In a significant move to ease the tax burden on the middle class, Finance Minister Nirmala Sitharaman, in her Budget speech on Saturday, announced a major overhaul of the tax regime, introducing a zero-income tax slab for taxpayers earning up to Rs 12 lakh annually under the new tax regime.
 
“It is quite clear that the current state of the world in terms of geopolitical and geo-economic uncertainties is very much the driving force behind many of the proposals you see in the Budget, including the widely discussed tax cut and the revision of tax slabs given to various income individual income taxpayers,” Nageswaran said at a post-Budget discussion organised by the Confederation of Indian Industry (CII).
 
 
The CEA said the boost to disposable income would be a positive for the Indian economy, regardless of whether it goes into consumption or savings, as the former will bolster the aggregate demand and encourage the private sector to undertake capital formation.
 
“The private sector has indeed been investing.
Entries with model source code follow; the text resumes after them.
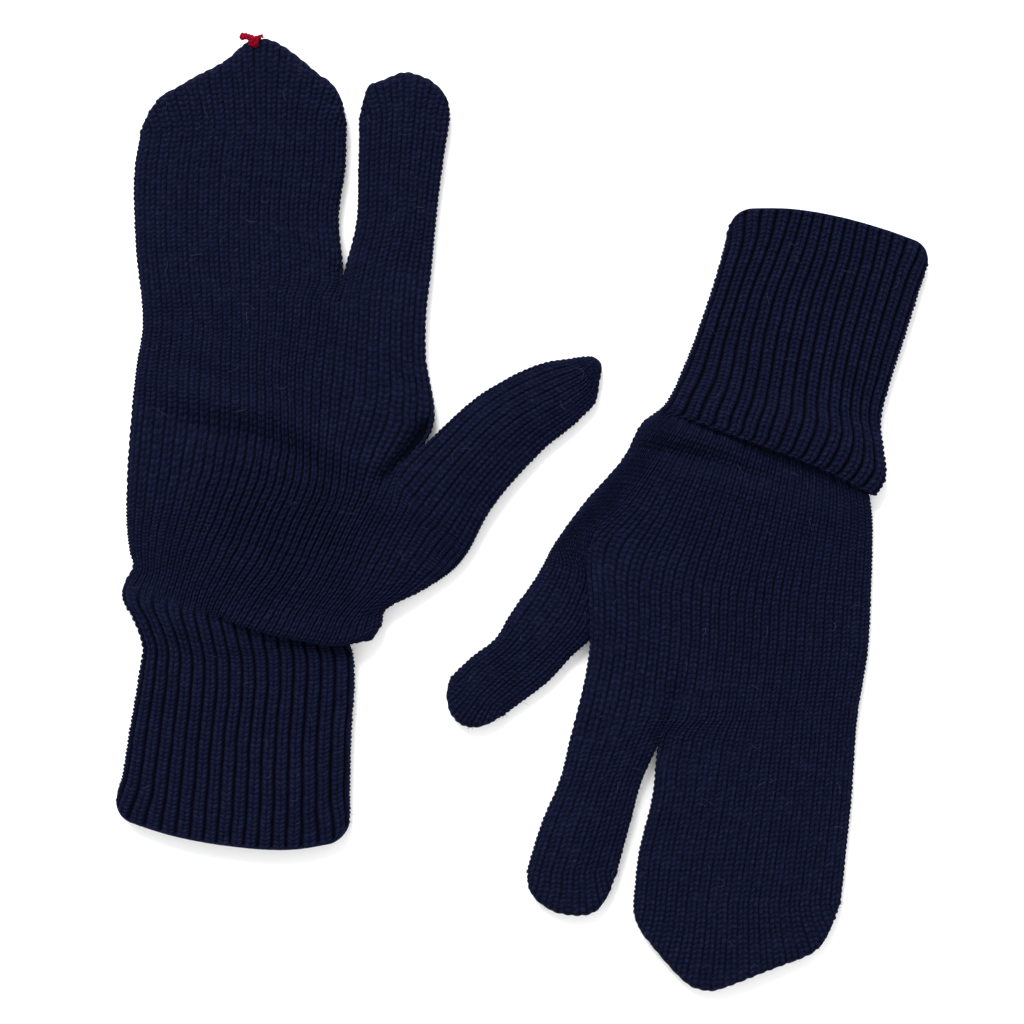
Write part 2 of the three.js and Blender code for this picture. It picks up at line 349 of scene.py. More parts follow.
    def ring(self, along, inside=False):
        """Closed rows of points round the tube, with each point's wale and distance along the tube."""
        width = self.columns[-1] - self.columns[0]
        count = int(round(width * (RIB_COLUMNS if self.rib else WALE_COLUMNS)))
        upper, lower = (self.spread(along, side, count) for side in (1, -1))
        top, far_top = self.place(along, upper, 1, inside)
        bottom, far_bottom = self.place(along, lower, -1, inside)
        points = np.concatenate([top[:, :-1], bottom[:, :0:-1]], axis=1)
        travelled = np.concatenate([far_top[:, :-1], far_bottom[:, :0:-1]], axis=1)
        wale = self.columns[0] + np.arange(2 * count) / count * width
        return points, np.broadcast_to(wale, travelled.shape), travelled

    def normals(self, points):
        round_it = np.roll(points, -1, axis=1) - np.roll(points, 1, axis=1)
        normal = np.cross(round_it, np.gradient(points, axis=0))
        return normal / np.maximum(np.linalg.norm(normal, axis=2, keepdims=True), 1e-9)

    def stitches(self, wale, travelled, points):
        """At each point: the height in the stitches, their depth in millimetres, and the yarn's tone."""
        x, y = points[..., 0], points[..., 1]
        wander = waves(x, y, *COURSE_WANDER, self.seed)
        course = self.first_course + (travelled - self.start) / self.course + wander
        uneven = 1 + waves(wale, course, *LOOSENESS, self.seed + 2)
        ribs_per_wale = 1 if self.rib else CUFF[-1] / HAND[-1]
        rib = wale * ribs_per_wale + 0.5 + waves(x, y, *RIB_WANDER, self.seed + 1)
        if self.rib:
            height = rib_stitch(rib, course)
            firm = smooth(1 - (travelled - self.start) / CAST_ON)
            height = height + (CAST_ON_HEIGHT - height) * firm
            return height, self.relief(travelled) * uneven, stitch_tone(rib, course, self.seed)
        wale = wale + 0.5 + waves(x, y, *WALE_WANDER, self.seed + 1)
        gap, depth = GAP, STITCH_DEPTH * uneven
        if self.slack:
            at_x, at_y, radius, amount = self.slack
            near = np.exp(-((x - at_x) ** 2 + (y - at_y) ** 2) / radius ** 2)
            gape = amount * near * (points[..., 2] > UPPER_SIDE)
            # wider gaps also show more of the painted shade between the wales
            gap, depth = gap + gape, depth * (1 + gape)
        height = knit_stitch(wale, course, gap)
        if self.ribbed:
            ribbing = smooth(1 - (travelled - self.start) / self.ribbed)
            rib_course = self.first_course + (travelled - self.start) / RIB_COURSE + wander
            height = height + (rib_stitch(rib, rib_course) - height) * ribbing
            depth = depth + self.relief(travelled) - STITCH_DEPTH
        return height, depth, stitch_tone(wale, course, self.seed)

    def surface(self):
        """The stitched outside: points, heights in the stitches, tones, the rows' distances, normals."""
        length = self.end + self.tip_length - self.start
        rows = int(round(length / self.course * COURSE_ROWS))
        along = self.start + length / rows * np.arange(-1, rows + 2)
        points, wale, travelled = self.ring(along)
        height, depth, tone = self.stitches(wale, travelled, points)
        height = height * (1 + TONE_DEPTH * tone)
        if self.tip:
            closed = smooth(1 - (self.end + self.tip_length - along) / END_SEAM)[:, None]
            height = height + (SEAM_HEIGHT - height) * closed
        raised = points + self.normals(points) * ((height - 0.5) * depth)[..., None]
        real = slice(1, -1)  # without the two extra rows that only serve to find the normals
        return raised[real], height[real], tone[real], along[real], self.normals(raised)[real]


# ---- The two mittens as they lie ----
def row(points, high, low=0):
    """A control row: points, and the heights of the upper and the lower side at each or at all of them."""
    low, high = (np.broadcast_to(np.asarray(value, float), len(points)) for value in (low, high))
    return [(x, y, bottom, top) for (x, y), bottom, top in zip(points, low, high)]


PALM_HIGH = (6.8, 9.2, 9.6, 9.4, 8.4)
STALL_HIGH = (6.6, 8.2, 6.6)
POUCH_HIGH = (6.8, 9.2, 6.8)
CUFF_HIGH = (6.4, 8.2, 8.6, 8.2, 6.4)

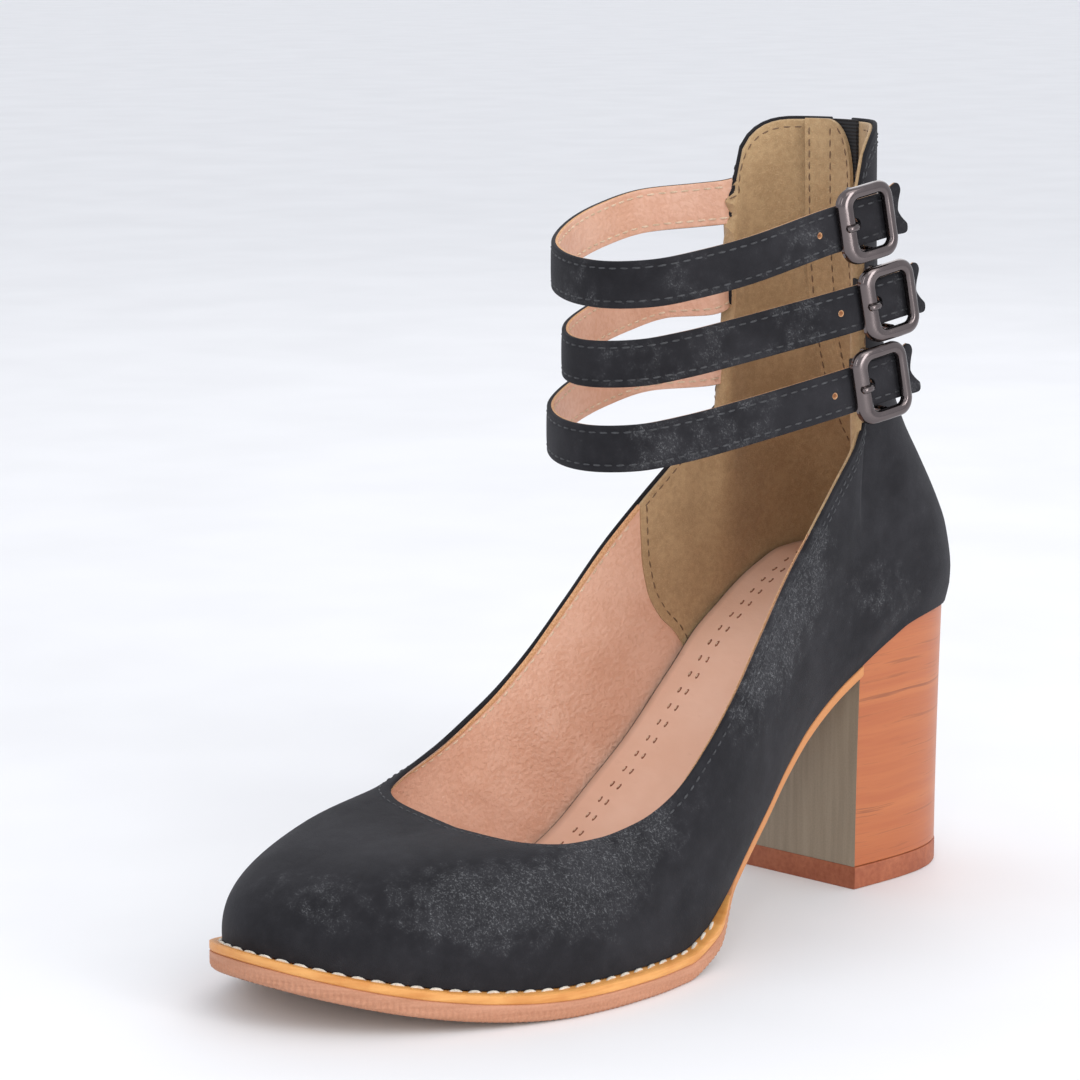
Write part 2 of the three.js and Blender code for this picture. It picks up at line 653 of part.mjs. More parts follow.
// One row for each strap: heights are shares of the shaft's, reach and buckleAhead of the shoe's length,
// buckleOut of the ball width, skew of the loop's half width, setOff of the wall and tail of the buckle's length
const strapTable = [
  { name: 'top', up: 0.890, fall: -0.20, reach: 0.3084, skew: 0, bulge: 1.00, setOff: -0.167,
    buckleAhead: 0.0450, buckleOut: 0.3458, buckleUp: 0.883, tail: 0.765, tailUp: 0.047 },
  { name: 'middle', up: 0.779, fall: -0.17, reach: 0.3041, skew: -0.176, bulge: 0.66, setOff: 1.722,
    buckleAhead: 0.0107, buckleOut: 0.3576, buckleUp: 0.783, tail: 0.706, tailUp: 0.029 },
  { name: 'lower', up: 0.681, fall: -0.17, reach: 0.3191, skew: -0.088, bulge: 0.87, setOff: 0.611,
    buckleAhead: 0.0236, buckleOut: 0.3634, buckleUp: 0.681, tail: 0.735, tailUp: 0.047 },
];
const strapZ = (strap, x) => strap.up * shaftTop + strap.fall * (x - shaftFront);

// Point just forward of the shaft's front edge, clear of all of it over a band's width
function shaftEdge(z, width, side, clearance) {
  const walks = Array.from({ length: 60 }, (_, i) => mix(backShare, 0.45, i / 59));
  const places = walks.flatMap((walk) => [0.84, 0.93, 1].map((rise) => [walk, rise]));
  const corners = places.flatMap(([walk, rise]) => [0, wall].map((depth) => skinAt(walk, rise, side, depth)));
  const fronts = corners.filter((point) => Math.abs(point.z - z) < width).map((point) => point.x);
  return new THREE.Vector3(Math.max(...fronts) + clearance, side * (shaftHalfWidth - wall / 2), z);
}

// Turning frame of a buckle: X along the strap to its tail, Y up across it, Z out of the shoe
function buckleFrame(strap) {
  const along = new THREE.Vector3(-Math.cos(buckleTurn), Math.sin(buckleTurn), buckleRise);
  along.normalize();
  const up = new THREE.Vector3(0, 0, 1).addScaledVector(along, -along.z).normalize();
  const out = new THREE.Vector3().crossVectors(along, up);
  const centre = new THREE.Vector3(
    shaftFront + strap.buckleAhead * shoeLength,
    strap.buckleOut * ballWidth,
    strap.buckleUp * shaftTop,
  );
  return new THREE.Matrix4().makeBasis(along, up, out).setPosition(centre);
}

function strapPath(strap, frame) {
  const start = shaftEdge(strap.up * shaftTop, strapWidth, -1, strap.setOff * wall);
  const loop = loopPlan.map(({ reach, across }) => {
    const x = shaftFront + reach * strap.reach * shoeLength;
    const y = (across * (across < 0 ? strap.bulge : 1) + strap.skew * ease(reach / 0.2)) * loopHalfWidth;
    return new THREE.Vector3(x, y, strapZ(strap, x));
  });
  const straight = [-0.62, -0.3, 0, 0.3, 0.55].map((share) => (
    new THREE.Vector3(share * buckleLength, 0, 0).applyMatrix4(frame)
  ));
  const tail = new THREE.Vector3(strap.tail, strap.tailUp, 0).multiplyScalar(buckleLength).applyMatrix4(frame);
  return [start, ...loop, ...straight, tail];
}

const railLow = strapThickness / 2 + gap;
const barOut = -(strapThickness / 2 + 2.9 * gap + elasticThickness + barRadius);
const prongStart = -(barRadius + gap + prongRadius);

// Straight pin across a strap or its elastic, in the buckle's frame
function punch(x, y, radius, frame) {
  const tool = new THREE.CylinderGeometry(radius, radius, strapThickness * 4, 12);
  return tool.rotateX(Math.PI / 2).translate(x, y, 0).applyMatrix4(frame);
}

function makeStrap(strap, frame) {
  const band = ribbon(strapPath(strap, frame), strapWidth, strapThickness, 42, true);
  const holes = [punch(prongStart * 1.37, 0, prongHole / 2, frame)];
  const share = nearestOn(band.path, new THREE.Vector3(-punchSpacing, 0, 0).applyMatrix4(frame));
  const along = band.path.getTangentAt(share);
  const up = new THREE.Vector3(0, 0, 1).addScaledVector(along, -along.z).normalize();
  const turned = new THREE.Matrix4().makeBasis(along, up, new THREE.Vector3().crossVectors(along, up));
  holes.push(punch(0, 0, punchRadius, turned.setPosition(band.path.getPointAt(share))));
  return cut(band.geometry, ...holes);
}

function roundedOutline(path, halfX, halfY, radius) {
  path.moveTo(-halfX + radius, -halfY);
  path.lineTo(halfX - radius, -halfY);
  path.absarc(halfX - radius, -halfY + radius, radius, -Math.PI / 2, 0, false);
  path.lineTo(halfX, halfY - radius);
  path.absarc(halfX - radius, halfY - radius, radius, 0, Math.PI / 2, false);
  path.lineTo(-halfX + radius, halfY);
  path.absarc(-halfX + radius, halfY - radius, radius, Math.PI / 2, Math.PI, false);
  path.lineTo(-halfX, -halfY + radius);
  path.absarc(-halfX + radius, -halfY + radius, radius, Math.PI, Math.PI * 1.5, false);
  return path;
}

// Frame plate over the strap, two ears beside it and the bar under it
function makeBuckle() {
  const outline = roundedOutline(new THREE.Shape(), buckleLength / 2, buckleHeight / 2, buckleCorner);
  const [windowX, windowY] = [buckleLength / 2 - buckleRail, buckleHeight / 2 - buckleRail * 0.85];
  outline.holes.push(roundedOutline(new THREE.Path(), windowX, windowY, buckleCorner - buckleRail));
  const plateShape = new THREE.ExtrudeGeometry(outline, {
    depth: buckleDepth - 2 * buckleBevel,
    bevelThickness: buckleBevel,
    bevelSize: buckleBevel,
    bevelOffset: -buckleBevel,
    bevelSegments: 1,
    curveSegments: 3,
  });
  plateShape.translate(0, 0, railLow + buckleBevel);
  const earHigh = railLow + buckleDepth / 2;
  const earLow = barOut - barRadius;
  const [earInner, earOuter] = [strapWidth / 2 + gap, buckleHeight / 2 - buckleBevel];
  const ears = [-1, 1].map((end) => {
    const ear = new THREE.BoxGeometry(barRadius * 4, earOuter - earInner, earHigh - earLow);
    return ear.translate(0, end * (earInner + earOuter) / 2, (earLow + earHigh) / 2);
  });
  const bar = new THREE.CylinderGeometry(barRadius, barRadius, earInner + earOuter, 10);
  bar.translate(0, 0, barOut);
  return joined(plateShape, ...ears, bar);
}

// Wire that comes up from the bar through the strap and rests on the forward rail
function makeProng() {
  const railMiddle = buckleRail / 2 - buckleLength / 2;
  const top = railLow + buckleDepth + 1.5 * gap + prongRadius;
  const points = [
    [prongStart, barOut],
    [prongStart * 1.15, barOut * 0.35],
    [prongStart * 1.5, railLow * 0.6],
    [railMiddle * 0.62, top * 0.72],
    [railMiddle * 0.9, top],
    [railMiddle - prongTip, top - prongRadius * 0.3],
  ].map(([x, z]) => new THREE.Vector3(x, 0, z));
  return wire(points, prongRadius, 11, 6);
}

// Round wire along a path, its far end drawn in to a blunt tip
function wire(points, radius, samples, around) {
  const path = new THREE.CatmullRomCurve3(points, false, 'centripetal');
  const sideways = new THREE.Vector3(0, 1, 0);
  const rings = Array.from({ length: samples + 1 }, (_, i) => {
    const t = i / samples;
    const along = path.getTangentAt(t);
    const normal = new THREE.Vector3().crossVectors(along, sideways).normalize();
    const size = radius * (i === samples ? 0.55 : 1);
    return Array.from({ length: around }, (_, k) => {
      const angle = ((k + 0.5) / around) * Math.PI * 2;
      return path.getPointAt(t)
        .addScaledVector(sideways, Math.cos(angle) * size)
        .addScaledVector(normal, Math.sin(angle) * size);
    });
  });
  return lofted(rings);
}

// Webbing from the lateral shaft edge that turns back over the buckle's bar, slit for the prong
function makeElastic(strap, frame) {
  const start = shaftEdge(strap.buckleUp * shaftTop, elasticWidth, 1, 2 * gap);
  const layer = -(strapThickness / 2 + 1.6 * gap + elasticThickness / 2);
  const overBar = (x) => new THREE.Vector3(x, 0, layer).applyMatrix4(frame);
  const bend = overBar(-elasticTurn);
  const inside = new THREE.Vector3(-elasticTurn * 0.9, 0, barOut - barRadius - elasticTurn * 0.35).applyMatrix4(frame);
  const points = [start, start.clone().lerp(inside, 0.5), inside, bend, overBar(-elasticTurn * 0.4), overBar(elasticTurn * 0.5)];
  const band = ribbon(points, elasticWidth, elasticThickness, 17, false).geometry;
  const slit = new THREE.BoxGeometry(elasticTurn * 2, prongHole, 6 * elasticThickness);
  slit.translate(-elasticTurn * 1.1, 0, layer).applyMatrix4(frame);
  return cut(band, slit);
}

// Zip parts in the slot; their own frame has X out of the back, Y across and Z up the seam
const tapeFoot = Math.max(slotFoot - tapeOverlap, seatHeight + insoleRise + 2 * gap);
function makeTape() {
  const top = shaftTop - gap;
  const tape = backStrip({
    width: tapeWidth,
    lowZ: tapeFoot,
    highZ: top,
    nearDepth: wall + 1.5 * gap,
    farDepth: wall + 1.5 * gap + tapeThickness,
  });
  const teeth = backStrip({
    width: teethWidth,
    lowZ: slotFoot + 5 * gap,
    highZ: top,
    nearDepth: teethDepth,
    farDepth: wall + gap + tapeThickness / 2,
  });
  return joined(tape, teeth);
}

function makeGuard() {
  const near = wall + tapeThickness + 2.5 * gap;
  return backStrip({
    width: guardWidth,
    lowZ: tapeFoot,
    highZ: shaftTop - gap,
    nearDepth: near,
    farDepth: near + guardThickness,
    shift: guardShift,
  });
}

const sliderZ = shaftTop * sliderUp;
const bridgeOut = sliderThickness + 2 * pullEyeRadius + 2 * pullPlay;
const pullAxisOut = sliderThickness + pullPlay + pullEyeRadius;
const pullAxisZ = -sliderLength * 0.2;

function sliderFrame() {
  const seam = backPoint(0, sliderZ, 1);
  return new THREE.Matrix4().makeTranslation(seam.x - gap, 0, sliderZ);
}

// Slider plate outside the teeth, with an upright bridge for the pull
function makeSlider() {
  const block = (width, low, high, from, to) => {
    const box = new THREE.BoxGeometry(to - from, width, high - low);
    return box.translate(-(from + to) / 2, 0, (low + high) / 2);
  };
  const half = sliderLength / 2;
  const base = block(sliderWidth, -half, half, 0, sliderThickness);
  const postEnd = half * 0.85;
  const postStart = postEnd - bridgeWidth;
  const outer = bridgeOut + bridgeWidth * 0.8;
  const lowPost = block(bridgeWidth, -postEnd, -postStart, sliderThickness / 2, outer);
  const highPost = block(bridgeWidth, postStart, postEnd, sliderThickness / 2, outer);
  const beam = block(bridgeWidth, -postEnd, postEnd, bridgeOut, outer);
  return joined(base, lowPost, highPost, beam).applyMatrix4(sliderFrame());
}

// Drop shaped pull: an eye bar through the bridge, two arms and a rounded tab, hanging down
function makePull() {
  const bar = new THREE.CylinderGeometry(pullEyeRadius, pullEyeRadius, pullWidth * 0.66, 10);
  const shape = new THREE.Shape();
  const eye = pullWidth * 0.33;
  const shoulder = -(pullEyeLength + pullEyeRadius * 2);
  const tip = pullWidth / 2;
  shape.moveTo(-eye, 0);
  shape.lineTo(-eye, shoulder);
  shape.lineTo(-tip, -pullLength + tip);
  shape.absarc(0, -pullLength + tip, tip, Math.PI, Math.PI * 2, false);
  shape.lineTo(eye, shoulder);
  shape.lineTo(eye, 0);
  shape.closePath();
  const window = new THREE.Path();
  const inner = bridgeWidth / 2 + pullPlay;
  window.moveTo(-inner, -pullEyeRadius * 0.6);
  window.lineTo(inner, -pullEyeRadius * 0.6);
  window.lineTo(inner, -pullEyeLength);
  window.lineTo(-inner, -pullEyeLength);
  window.closePath();
  shape.holes.push(window);
  const thickness = pullEyeRadius * 1.4;
  const tab = new THREE.ExtrudeGeometry(shape, { depth: thickness, bevelEnabled: false, curveSegments: 8 });
  tab.translate(0, 0, -thickness / 2);
  const upright = new THREE.Matrix4().makeBasis(
    new THREE.Vector3(0, 1, 0), new THREE.Vector3(0, 0, 1), new THREE.Vector3(1, 0, 0),
  );
  tab.applyMatrix4(upright);
  const pull = joined(tab, bar);
  pull.rotateY(degrees(pullLean));
  return pull.translate(-pullAxisOut, 0, pullAxisZ).applyMatrix4(sliderFrame());
}

const root = new THREE.Group();
function addPiece(name, geometry, look) {
  geometry.computeVertexNormals();
  const mesh = new THREE.Mesh(geometry, new THREE.MeshStandardMaterial(looks[look]));
  mesh.name = name;
  root.add(mesh);
  return mesh;
}

addPiece('upper', makeUpper(), 'suede');
addPiece('insole', makeInsole(), 'insole');
addPiece('welt', makeWelt(), 'welt');
addPiece('outsole', makeOutsole(), 'outsole');
addPiece('heel_block', makeHeelBlock(), 'stackedWood');
addPiece('top_lift', makeTopLift(), 'lift');
for (const strap of strapTable) {
  const frame = buckleFrame(strap);
  addPiece(`strap_${strap.name}`, makeStrap(strap, frame), 'suede');
  addPiece(`elastic_${strap.name}`, makeElastic(strap, frame), 'webbing');
  for (const [part, geometry] of [['frame', makeBuckle()], ['prong', makeProng()]]) {
    addPiece(`buckle_${part}_${strap.name}`, geometry, 'gunmetal').applyMatrix4(frame);
  }
}
addPiece('zip_tape', makeTape(), 'webbing');
addPiece('zip_guard', makeGuard(), 'guard');
addPiece('zip_slider', makeSlider(), 'gunmetal');
addPiece('zip_pull', makePull(), 'gunmetal');

export default root;
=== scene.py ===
# Left ankle-strap pump on a wood-look block heel: +X to the toe, +Y to the buckle side, +Z up
import math
import random
import bmesh
import bpy
import numpy as np
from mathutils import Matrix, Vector


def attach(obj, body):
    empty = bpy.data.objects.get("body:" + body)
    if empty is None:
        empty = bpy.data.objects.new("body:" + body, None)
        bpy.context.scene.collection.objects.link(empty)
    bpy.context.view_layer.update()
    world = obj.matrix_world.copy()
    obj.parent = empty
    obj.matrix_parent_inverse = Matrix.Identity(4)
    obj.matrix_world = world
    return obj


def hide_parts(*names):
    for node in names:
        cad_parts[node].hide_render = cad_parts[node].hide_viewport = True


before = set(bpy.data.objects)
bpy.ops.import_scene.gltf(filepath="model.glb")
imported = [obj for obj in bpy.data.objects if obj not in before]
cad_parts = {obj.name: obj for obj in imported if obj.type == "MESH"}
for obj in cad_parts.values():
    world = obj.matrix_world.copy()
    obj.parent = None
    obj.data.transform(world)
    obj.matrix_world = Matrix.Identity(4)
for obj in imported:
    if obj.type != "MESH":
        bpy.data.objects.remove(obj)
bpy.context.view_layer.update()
dice = random.Random(11)
print("frame loaded:", len(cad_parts), "nodes")


# ---- small sums ----
def mix(a, b, t):
    return a + (b - a) * t


def clamp01(t):
    return np.clip(t, 0.0, 1.0)


def ease(t):
    t = clamp01(t)
    return t * t * (3 - 2 * t)


def unit(v):
    return v / np.maximum(np.linalg.norm(v, axis=-1, keepdims=True), 1e-12)


def xyz(x, y, z):
    return np.stack(np.broadcast_arrays(x, y, z), -1).astype(float)


def hump(t, width):
    return np.exp(-(t / width) ** 2)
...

Maybe the pace is not as much as one would have liked to see because the benchmarks that we use pertain to the first decade of the millennium when the world was a different place,” the Nageswaran said.
 
He highlighted that the growth in public capital expenditure might not naturally maintain the same pace of growth as the base becomes larger.
 
“This Budget not only addresses the questions in people's minds about the momentum in the Indian economy but also sets the Indian economy on a stronger path to medium-term growth by addressing issues such as capital formation in the private sector, energy security, employment, and skilling,” Nageswaran said.
 
The Union Budget FY26 has pegged capex at Rs 11.2 trillion - a growth of around 10 per cent over the previous year’s revised estimates of Rs 10.18 trillion.
 
Nageswaran, however, said that taking into consideration the capex undertaken by the union government in public sector enterprises and the grants in aid, the capital formation in FY26 is budgeted to be Rs 19.8 trillion against Rs 18.7 trillion in FY25.
 
The CEA also noted that the Budget had ensured that the supply chain resilience for energy transition is enhanced in view of the concentration of dependence on a single source for many of the inputs that we use for solar energy and E-mobility.
 
He said that without energy security and energy affordability, the potential gross domestic product cannot rise. “Many of the economic slowdown and stagnation which we are witnessing in different parts of the world can arguably be attributed to higher energy costs, which were induced by the energy transition efforts,” Nageswaran said.
 
The CEA added that the Budget was a very clear recognition and demonstration of the government's commitment to ensuring that the Indian economy was able to grow on the strength of domestic demand levers in a world that will remain uncertain, both politically and economically.